John Ellis predicts bankruptcy for the Globe

John Ellis, who knows his stuff, believes the best option for the Boston Globe is a prepackaged bankruptcy.

A Bush cousin and venture capitalist who used to write a column for the Globe, Ellis writes that he recently worked with a group that was considering buying the paper — and that they all walked away after concluding that the situation was “hopeless.”

No one will buy it unless the unfunded liabilities are made to go away and the union contracts are voided,” writes Ellis, who pegs those liabilites at $100 million. “That isn’t an opinion, it’s a fact.”

No one is saying that things aren’t very bad at the Globe. When you look at the numbers, you come to the inescapable conclusion that the $20 million in cuts the New York Times Co. is demanding will only tide them over for a few months.

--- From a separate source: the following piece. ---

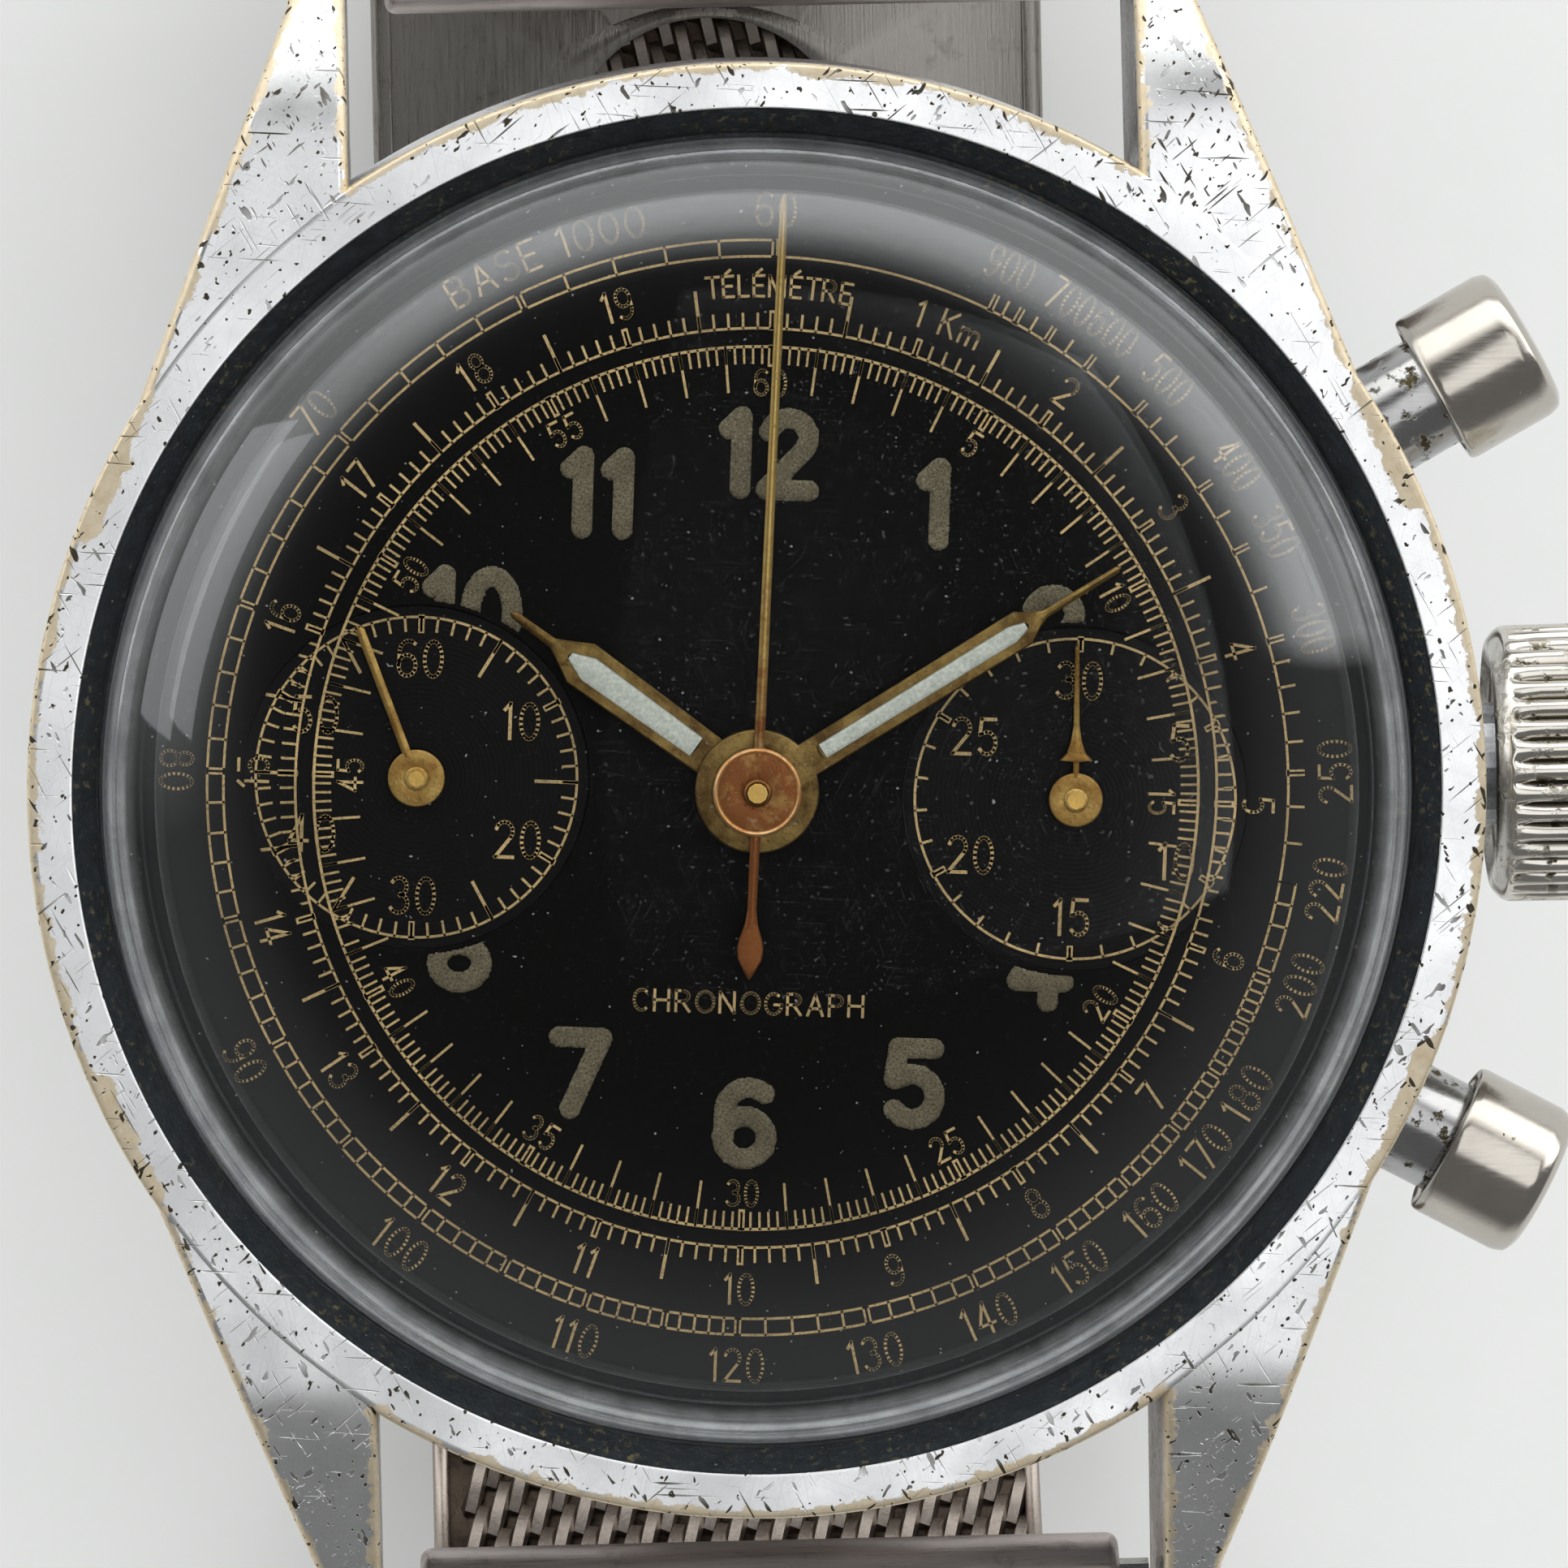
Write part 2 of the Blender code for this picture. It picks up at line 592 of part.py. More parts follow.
def make_chronograph(head, movement):
    steel, brass = (NICKEL, 0.3, 1.0), (BRASS, 0.35, 1.0)
    runner = [1.75, (circle(0.25, 10), CHRONO_LOW), (gear(48, 4.38, 4.2), CHRONO_HIGH)]
    runner += [(circle(0.25, 10), 9.05)]
    node("chronograph_runner", stack(runner), brass, movement)
    recorder = [1.75, (circle(0.22, 8), CHRONO_LOW), (gear(30, 3.1, 2.95), CHRONO_HIGH)]
    recorder += [(circle(0.22, 8), 7.85)]
    node("recorder_wheel", stack(recorder), brass, movement, (*RECORDER_AT, 0))
    arm = slab(
        rounded_bar((SECONDS_AT, COUPLING_AT), 1.1), LEVER_LOW, LEVER_HIGH, [circle(0.4, 8, SECONDS_AT)]
    )
    node("coupling_lever", arm, steel, movement)
    wheel = slab(gear(9, 0.83, 0.66), CHRONO_LOW, CHRONO_HIGH)
    node("coupling_wheel", wheel, brass, movement, (*COUPLING_AT, 0))
    columns = [2.15, (gear(12, 1.2, 1.05), 2.4), (gear(6, 0.68, 0.5), 2.8), (circle(0.2, 8), 3.3)]
    node("column_wheel", stack(columns), steel, movement, (*COLUMN_AT, 0))
    for name, angle, way in (("operating_lever", PUSHER_ANGLE, 1), ("reset_hammer", -PUSHER_ANGLE, -1)):
        heel = (12.75 * cos(radians(angle)), 12.75 * sin(radians(angle)))
        pivot = LEVER_PIVOT[0], way * LEVER_PIVOT[1]
        tip = LEVER_TIP[name]
        bar = [(x - pivot[0], y - pivot[1]) for x, y in rounded_bar((pivot, heel), 0.9)]
        lever = node(name, slab(bar, LEVER_LOW, LEVER_HIGH), steel, head, (*pivot, 0))
        beak = [(x - pivot[0], y - pivot[1]) for x, y in rounded_bar((heel, tip), 0.7)]
        join(lever, node(f"{name}_beak", slab(beak, LEVER_LOW, LEVER_HIGH), steel, head, (*pivot, 0)))
        place = (heel[0], heel[1], 0)
        join(lever, node(f"{name}_post", rod(0.3, 2.7, 4.7, 10), steel, head, place))


# ---------------------------------------------------------------- hands


def make_hands(movement):
    gilt, copper = (GILT, 0.35, 1.0), ("#a08040", 0.35, 1.0)
    hour = hand_outline(1.5, [(1.3, 0.5), (1.5, 0.51), (5.3, 0.58), (5.9, 0.25), (6.1, 0.13), (7.4, 0)])
    minute = hand_outline(1.5, [(1.3, 0.42), (1.5, 0.43), (7.6, 0.45), (8.0, 0.2), (8.2, 0.1), (10.4, 0)])
    sweep = hand_outline(
        1.08,
        [(1.0, 0.13), (1.1, 0.13), (14.0, 0.1), (14.59, 0.04), (14.6, 0)],
        [(1.0, 0.12), (2.9, 0.12), (3.8, 0.32), (4.3, 0.28), (4.6, 0)],
    )
    second = hand_outline(0.7, [(0.6, 0.11), (0.75, 0.11), (3.95, 0.04), (3.96, 0)])
    minutes = hand_outline(0.68, [(0.6, 0.1), (0.75, 0.1), (1.0, 0.4), (1.3, 0.2), (1.8, 0.07), (3.87, 0)])
    hands = (
        ("hour_hand", hour, 1.05, 7.85, 8.02, (0, 0), -56.0, gilt),
        ("minute_hand", minute, 0.75, 8.2, 8.36, (0, 0), 56.4, gilt),
        ("chronograph_hand", sweep, 0.28, 8.55, 8.65, (0, 0), 0.6, copper),
        ("running_seconds_hand", second, 0.24, 7.58, 7.68, SECONDS_AT, -22.6, gilt),
        ("recorder_hand", minutes, 0.26, 7.58, 7.68, RECORDER_AT, -1.5, gilt),
    )
    for name, outline, bore, low, high, at, angle, look in hands:
        shape = slab(outline, low, high, [circle(bore, 12)])
        node(name, shape, look, movement, (*at, 0), (0, 0, -angle))


# ---------------------------------------------------------------- bracelet


def band_path(end):
    """Middle line of one half of the band in the Y-Z plane: a Bezier curve, then a straight tongue."""
    corners = [(24.85, 45.45), (30.4, 39.5), (31.5, 2.5), (20.5, 2.5)]
    points = []
    for i in range(15):
        t = i / 14
        weights = ((1 - t) ** 3, 3 * t * (1 - t) ** 2, 3 * t * t * (1 - t), t**3)
        points.append([sum(w * c[k] for w, c in zip(weights, corners)) for k in (0, 1)])
    last = 3.6 if end > 0 else 0.3
    points += [[10.0, 2.5], [last, 2.5]]
    return [Vector((end * y, z)) for y, z in points]


def band_sections(path):
    """Rectangles square to the path, BAND_THICK thick and twice BAND_HALF wide."""
    sections = []
    for i, point in enumerate(path):
        along = (path[min(i + 1, len(path) - 1)] - path[max(i - 1, 0)]).normalized()
        out = Vector((along.y, -along.x)) * BAND_THICK / 2
        a, b = point - out, point + out
        h = BAND_HALF
        sections.append([(-h, a.x, a.y), (h, a.x, a.y), (h, b.x, b.y), (-h, b.x, b.y)])
    return sections


def end_piece_outline(end):
    """A round barrel about the spring bar with a flat tail that reaches down to the band."""
    bar = Vector((BAR_Y, HEAD_Z + BAR_Z))
    tail = Vector((24.45, 45.95))
    along = (tail - bar).normalized()
    out = Vector((-along.y, along.x))
    start = atan2(out.y, out.x)
    angles = [start + (2 * pi - pi) * i / 14 for i in range(15)]
    points = [bar + 1.4 * Vector((cos(a), sin(a))) for a in angles]
    points += [tail - 0.8 * out, tail + 0.8 * out]
    return [(end * p.x, p.y) for p in points]


def make_bracelet(head):
    steel = ("#c4bdb9", 0.35, 1.0)
    for end in (1, -1):
        hour = "12" if end > 0 else "6"
        place = dict(parent=head, at=(0, end * BAR_Y, BAR_Z), turn=(0, 90, 0))
        bar = [(0, -10.4), (0.42, -10.4), (0.42, -9.4), (0.75, -9.4)]
        bar += [(0.75, 9.4), (0.42, 9.4), (0.42, 10.4), (0, 10.4)]
        node(f"spring_bar_{hour}", turned(bar, 12), (STEEL, 0.3, 1.0), **place)
        hole = circle(0.82, 14, (end * BAR_Y, HEAD_Z + BAR_Z))
        node(f"end_piece_{hour}", across(end_piece_outline(end), 8.65, [hole]), steel, None)
        node(f"mesh_{hour}", loft(band_sections(band_path(end))), steel, None)


def make_clasp():
    look = ("#8d8a86", 0.35, 1.0)
    half, inside = CLASP_HALF, CLASP_HALF - CLASP_WALL
    plate = node("clasp_plate", box((-half, -9, 1.3), (half, 20, 4.1)), look, None)
    cut(plate, node("clasp_channel", box((-inside, -10, 1.72), (inside, 21, 3.3)), look, None))
    cut(plate, node("clasp_mouth", box((-inside, -10, 3.0), (inside, 3, 5.0)), look, None))
    window = [(3.75 * cos(2 * pi * i / 24), 14.6 + 3.4 * sin(2 * pi * i / 24)) for i in range(24)]
    cut(plate, node("clasp_window", slab(window, 3.0, 4.5), look, None))
    for side in (-1, 1):
        near, far = sorted((side * 6.3, side * 7.4))
        ear = node(f"clasp_ear_{side}", box((near, 12.7, 0.15), (far, 14.1, 1.5)), look, None)
        join(plate, ear)
    pin_place = dict(parent=None, at=(0, PIN_Y, PIN_Z), turn=(0, 90, 0))
    cut(plate, node("pin_hole", rod(0.35, -8, 8, 12), look, **pin_place))
    node("clasp_pin", rod(0.3, -7.4, 7.4, 12), (STEEL, 0.3, 1.0), **pin_place)
    lever_outline = [(-7.6, 0.0), (-7.0, 0.85), (12.2, 0.85)]
    steps = [radians(155 - 245 * i / 8) for i in range(9)]
    lever_outline += [(PIN_Y + 0.6 * cos(a), PIN_Z + 0.6 * sin(a)) for a in steps]
    lever = across(lever_outline, 6.1, [circle(0.36, 10, (PIN_Y, PIN_Z))])
    for vertex in lever.verts:
        vertex.co.y -= PIN_Y
        vertex.co.z -= PIN_Z
    node("clasp_lever", lever, (STEEL, 0.3, 1.0), None, (0, PIN_Y, PIN_Z))


def main():
    for old in list(bpy.data.objects):
        bpy.data.objects.remove(old)
    head = empty("watch_head", None, (0, 0, HEAD_Z))
    movement = empty("movement", head, turn=DIAL_TURN)
    make_case(head)
    make_dial(head, movement)
    make_plates(head, movement)
    make_train(movement)
    make_escapement(movement)
    make_keyless(head, movement)
    make_pushers(head)
    make_chronograph(head, movement)
    make_hands(movement)
    make_bracelet(head)
    make_clasp()


main()
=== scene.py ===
"""Two-register wrist chronograph: visible surfaces, finishes and studio, as a Blender 4.5 add-on.

Every piece is a surface worked out with numpy in millimetres and stored in metres, in the frame of the
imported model: +Z out of the dial, +Y towards 12 o'clock, +X towards the crown.
"""

import json
from math import atan2, cos, degrees, pi, radians, sin

import bmesh
import bpy
import numpy as np
from mathutils import Matrix, Vector
from mathutils.geometry import delaunay_2d_cdt


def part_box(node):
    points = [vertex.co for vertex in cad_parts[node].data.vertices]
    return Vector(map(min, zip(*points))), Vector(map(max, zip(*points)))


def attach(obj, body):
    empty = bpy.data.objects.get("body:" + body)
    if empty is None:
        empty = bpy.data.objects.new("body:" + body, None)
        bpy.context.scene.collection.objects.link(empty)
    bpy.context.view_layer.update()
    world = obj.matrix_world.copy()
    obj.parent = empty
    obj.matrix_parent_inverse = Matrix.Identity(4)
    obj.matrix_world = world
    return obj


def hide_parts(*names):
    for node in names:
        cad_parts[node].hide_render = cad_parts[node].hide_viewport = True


bl_info = {
    "name": "Wrist Chronograph",
    "version": (1, 0, 0),
    "blender": (4, 5, 0),
    "location": "View3D > Sidebar > Chronograph",
    "description": "Builds the surfaces, finishes and studio of a two-register wrist chronograph",
    "category": "Object",
}

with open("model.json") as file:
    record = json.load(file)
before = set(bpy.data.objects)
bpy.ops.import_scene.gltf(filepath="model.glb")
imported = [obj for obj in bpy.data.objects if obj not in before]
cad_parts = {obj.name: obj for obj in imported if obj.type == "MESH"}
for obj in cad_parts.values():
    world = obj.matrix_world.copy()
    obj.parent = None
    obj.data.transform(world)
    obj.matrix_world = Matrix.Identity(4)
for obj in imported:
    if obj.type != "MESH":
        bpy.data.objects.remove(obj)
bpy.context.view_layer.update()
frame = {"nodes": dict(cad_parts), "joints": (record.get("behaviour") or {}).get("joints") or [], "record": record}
MM = 0.001


# ---------------------------------------------------------------- places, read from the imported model


def node_box(name):
    """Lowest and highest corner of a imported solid, in millimetres."""
    low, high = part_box(name)
    return np.array(low) / MM, np.array(high) / MM


def joint_place(name):
    """A joint's own point, in millimetres."""
    found = [joint for joint in frame["joints"] if joint["name"] == name]
    return np.array(found[0]["pos_m"]) / MM


BACK_Z = node_box("case_back")[0][2]
CASE_TOP = node_box("case_middle")[1][2]
CASE_LOW = node_box("case_middle")[0][2]
CASE_R = 17.75
DIAL_LOW, DIAL_TOP = node_box("dial")[0][2], node_box("dial")[1][2]
CRYSTAL_FOOT, CRYSTAL_TOP = node_box("crystal")[0][2], node_box("crystal")[1][2]
CROWN_END = node_box("crown")[1][0]
STEM_Z = joint_place("crown_turn")[2]
SECONDS_AT = joint_place("running_seconds_turn")[:2]
RECORDER_AT = joint_place("minute_recorder_turn")[:2]
DIAL_TURN = degrees(atan2(*(RECORDER_AT - SECONDS_AT)[::-1]))
GROOVE_R = 16.64
CRYSTAL_R = 15.95
SINK_R = 4.2
SINK_FLOOR = DIAL_TOP - 0.15
FLOOR_SKIN = 0.004
LUG_INNER = 9.6
LUG_TIP = 22.3
LUG_KNEE = 19.3
LUG_HALF = 11.0
FLANK_SLOPE, TIP_SLOPE = 0.4, 0.12
WALL_R, WALL_Y = 15.05, 14.93
DIAL_R, DIAL_HOLE = 15.45, 1.2
PUSHER_ANGLE = 28.6
BAR_Y, BAR_Z = joint_place("strap_12_swing")[1:]
PIN_Y, PIN_Z = joint_place("clasp_lever_open")[1:]
BAND_HALF, BAND_THICK = 8.5, 1.4


# ---------------------------------------------------------------- settings


def linear(code):
    """An sRGB hex colour as linear RGBA."""
    value = np.array([int(code[i : i + 2], 16) / 255 for i in (1, 3, 5)])
    value = np.where(value <= 0.04045, value / 12.92, ((value + 0.055) / 1.055) ** 2.4)
    return (*value.tolist(), 1.0)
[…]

Still, Ellis isn’t predicting that the Globe will fold. That’s important to keep in mind. When I say that I’m cautiously optimistic — and I am — I’m not suggesting that we readers are going to live happily ever after.

The Globe that emerges from all this will be substantially smaller than even the shrunken paper we’ve become accustomed to. It may have a different owner. The print edition may be cut back to three or four days a week (but not eliminated, given that print ads are still the revenue-generators). But it will, I think, still be in business.

Gallows humor: Before I could post this item to Facebook, the anti-spam robot instructed me to type “assuage Times.”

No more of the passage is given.